## WHAT IS EXPECTED:
Only one portion of the data is to be written out: from the line bearing "Keep writing the Blender" through the line bearing "small polka-dot pot.". Write it exactly as it appears.

## LISTED RECORDS:
━━━━

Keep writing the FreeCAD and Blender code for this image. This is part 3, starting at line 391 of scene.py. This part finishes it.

━━━━

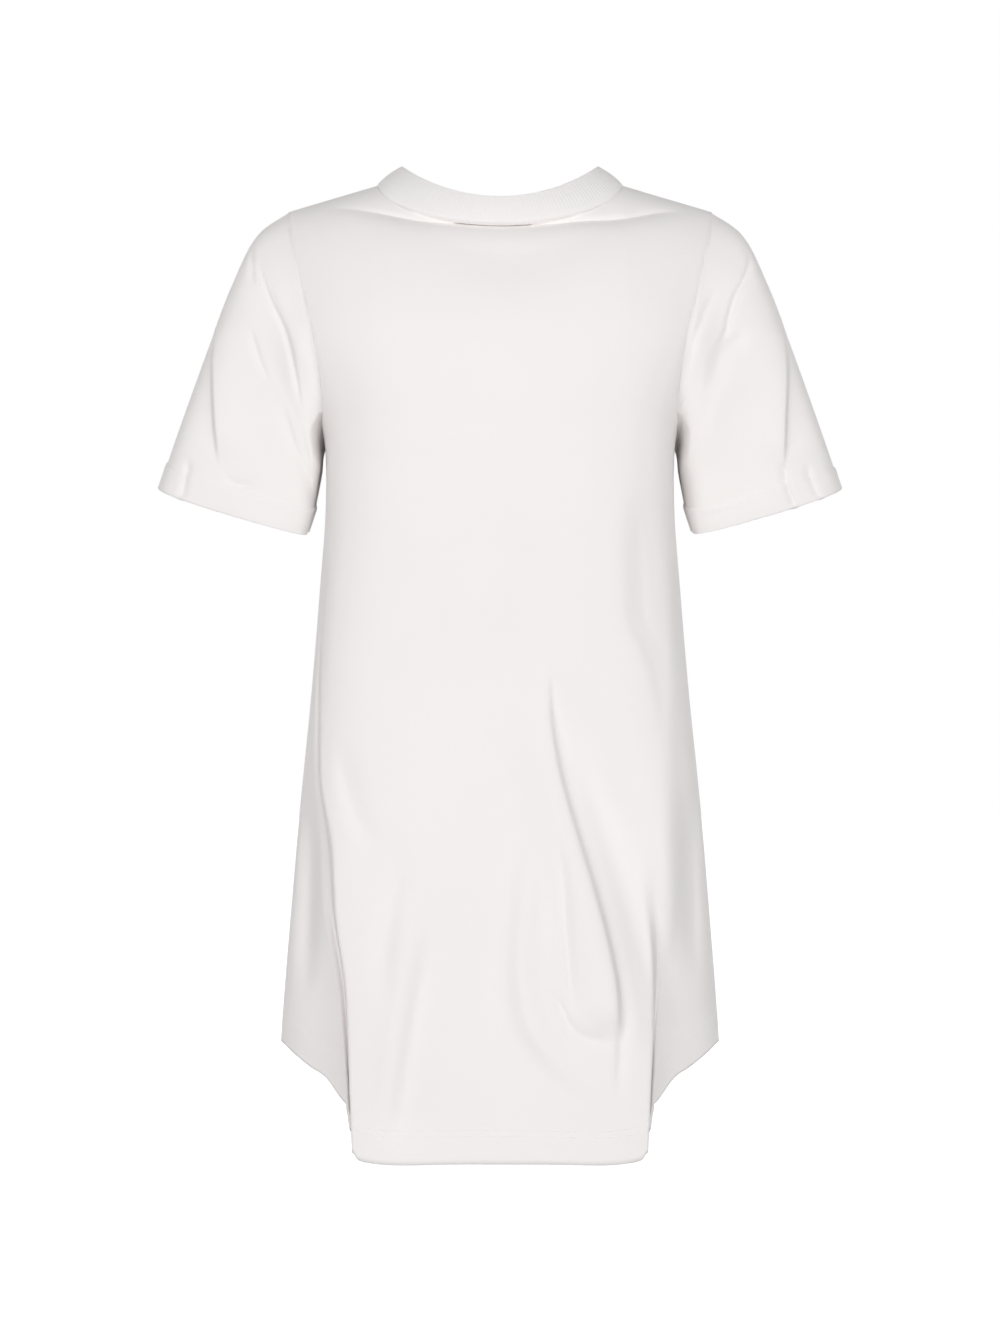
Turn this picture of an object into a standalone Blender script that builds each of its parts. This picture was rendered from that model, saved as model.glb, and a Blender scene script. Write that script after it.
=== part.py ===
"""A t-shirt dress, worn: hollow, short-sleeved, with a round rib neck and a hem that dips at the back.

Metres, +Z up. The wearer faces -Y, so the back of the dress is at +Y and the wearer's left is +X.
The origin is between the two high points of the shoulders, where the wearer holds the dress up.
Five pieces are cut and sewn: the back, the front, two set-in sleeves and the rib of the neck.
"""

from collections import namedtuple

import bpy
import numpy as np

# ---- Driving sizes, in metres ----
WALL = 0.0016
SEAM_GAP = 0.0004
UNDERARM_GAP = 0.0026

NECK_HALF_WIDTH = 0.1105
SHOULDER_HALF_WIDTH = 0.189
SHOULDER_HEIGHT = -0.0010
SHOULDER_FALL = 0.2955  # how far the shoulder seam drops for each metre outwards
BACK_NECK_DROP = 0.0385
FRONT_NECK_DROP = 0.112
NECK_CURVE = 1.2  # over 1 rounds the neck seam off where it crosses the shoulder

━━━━

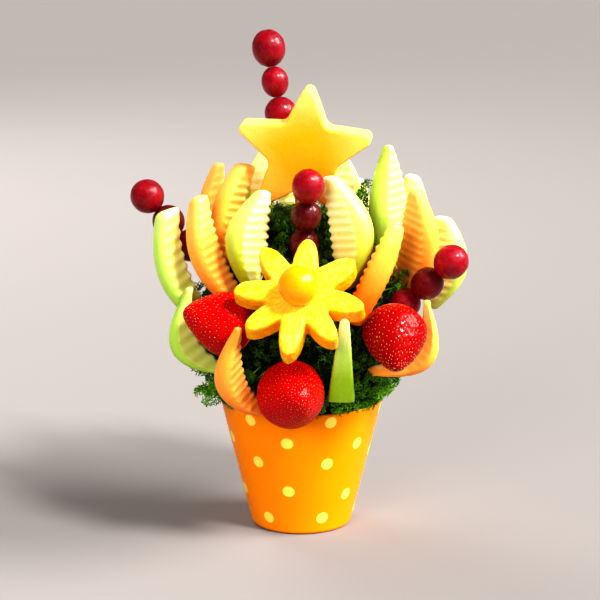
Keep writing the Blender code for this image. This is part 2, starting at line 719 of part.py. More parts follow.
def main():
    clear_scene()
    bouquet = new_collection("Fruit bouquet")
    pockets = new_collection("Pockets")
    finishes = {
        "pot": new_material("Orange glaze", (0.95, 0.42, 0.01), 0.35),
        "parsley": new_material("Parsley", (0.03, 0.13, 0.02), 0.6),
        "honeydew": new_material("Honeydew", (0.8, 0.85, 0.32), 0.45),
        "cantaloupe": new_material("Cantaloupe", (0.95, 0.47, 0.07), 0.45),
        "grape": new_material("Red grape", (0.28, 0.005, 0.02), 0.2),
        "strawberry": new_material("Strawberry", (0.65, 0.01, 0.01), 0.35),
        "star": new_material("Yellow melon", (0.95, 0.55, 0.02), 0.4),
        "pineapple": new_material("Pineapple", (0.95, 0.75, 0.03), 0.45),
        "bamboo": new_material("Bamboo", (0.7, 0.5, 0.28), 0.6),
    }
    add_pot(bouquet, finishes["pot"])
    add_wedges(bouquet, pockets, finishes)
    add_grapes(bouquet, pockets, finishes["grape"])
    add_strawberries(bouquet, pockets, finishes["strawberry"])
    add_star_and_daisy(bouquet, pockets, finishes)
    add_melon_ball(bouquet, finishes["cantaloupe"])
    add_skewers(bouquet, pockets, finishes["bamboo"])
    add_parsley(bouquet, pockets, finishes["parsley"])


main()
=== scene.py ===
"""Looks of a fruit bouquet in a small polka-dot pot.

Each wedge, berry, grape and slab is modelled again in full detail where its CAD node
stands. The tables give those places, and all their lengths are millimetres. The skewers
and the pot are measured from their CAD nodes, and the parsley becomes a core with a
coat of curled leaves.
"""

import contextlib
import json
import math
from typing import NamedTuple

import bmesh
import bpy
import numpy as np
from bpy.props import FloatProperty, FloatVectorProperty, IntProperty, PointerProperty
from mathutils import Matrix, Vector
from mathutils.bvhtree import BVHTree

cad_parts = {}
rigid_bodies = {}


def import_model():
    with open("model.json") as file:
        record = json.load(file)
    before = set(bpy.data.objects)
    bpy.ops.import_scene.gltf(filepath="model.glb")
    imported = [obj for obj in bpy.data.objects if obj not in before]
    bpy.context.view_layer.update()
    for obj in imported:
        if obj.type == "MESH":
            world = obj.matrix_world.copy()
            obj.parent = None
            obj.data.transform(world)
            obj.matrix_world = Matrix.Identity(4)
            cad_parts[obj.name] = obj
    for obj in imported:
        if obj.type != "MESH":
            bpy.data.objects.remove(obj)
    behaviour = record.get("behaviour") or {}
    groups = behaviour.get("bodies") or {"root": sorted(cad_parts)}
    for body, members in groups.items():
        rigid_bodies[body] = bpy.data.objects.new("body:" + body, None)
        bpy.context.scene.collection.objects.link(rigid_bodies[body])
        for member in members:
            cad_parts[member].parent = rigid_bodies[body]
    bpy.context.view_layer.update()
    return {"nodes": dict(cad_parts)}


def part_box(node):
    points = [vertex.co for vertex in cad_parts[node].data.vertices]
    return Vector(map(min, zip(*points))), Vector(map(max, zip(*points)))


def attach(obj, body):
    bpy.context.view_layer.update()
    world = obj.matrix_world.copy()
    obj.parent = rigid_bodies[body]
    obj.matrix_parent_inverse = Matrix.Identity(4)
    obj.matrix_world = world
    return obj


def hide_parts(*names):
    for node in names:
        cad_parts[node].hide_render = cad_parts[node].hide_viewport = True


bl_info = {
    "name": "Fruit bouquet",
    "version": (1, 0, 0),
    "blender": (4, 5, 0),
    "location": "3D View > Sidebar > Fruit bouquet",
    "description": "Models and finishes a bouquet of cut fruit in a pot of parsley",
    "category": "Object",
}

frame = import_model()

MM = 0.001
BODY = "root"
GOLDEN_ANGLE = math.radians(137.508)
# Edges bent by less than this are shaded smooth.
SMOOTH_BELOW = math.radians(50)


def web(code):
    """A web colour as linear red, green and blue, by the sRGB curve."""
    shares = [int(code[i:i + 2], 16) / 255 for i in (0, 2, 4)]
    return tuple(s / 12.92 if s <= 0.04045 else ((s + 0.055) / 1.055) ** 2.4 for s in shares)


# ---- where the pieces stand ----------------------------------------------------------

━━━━

## RESULT OF THIS TASK:
Keep writing the Blender code for this image. This is part 2, starting at line 719 of part.py. More parts follow.
def main():
    clear_scene()
    bouquet = new_collection("Fruit bouquet")
    pockets = new_collection("Pockets")
    finishes = {
        "pot": new_material("Orange glaze", (0.95, 0.42, 0.01), 0.35),
        "parsley": new_material("Parsley", (0.03, 0.13, 0.02), 0.6),
        "honeydew": new_material("Honeydew", (0.8, 0.85, 0.32), 0.45),
        "cantaloupe": new_material("Cantaloupe", (0.95, 0.47, 0.07), 0.45),
        "grape": new_material("Red grape", (0.28, 0.005, 0.02), 0.2),
        "strawberry": new_material("Strawberry", (0.65, 0.01, 0.01), 0.35),
        "star": new_material("Yellow melon", (0.95, 0.55, 0.02), 0.4),
        "pineapple": new_material("Pineapple", (0.95, 0.75, 0.03), 0.45),
        "bamboo": new_material("Bamboo", (0.7, 0.5, 0.28), 0.6),
    }
    add_pot(bouquet, finishes["pot"])
    add_wedges(bouquet, pockets, finishes)
    add_grapes(bouquet, pockets, finishes["grape"])
    add_strawberries(bouquet, pockets, finishes["strawberry"])
    add_star_and_daisy(bouquet, pockets, finishes)
    add_melon_ball(bouquet, finishes["cantaloupe"])
    add_skewers(bouquet, pockets, finishes["bamboo"])
    add_parsley(bouquet, pockets, finishes["parsley"])


main()
=== scene.py ===
"""Looks of a fruit bouquet in a small polka-dot pot.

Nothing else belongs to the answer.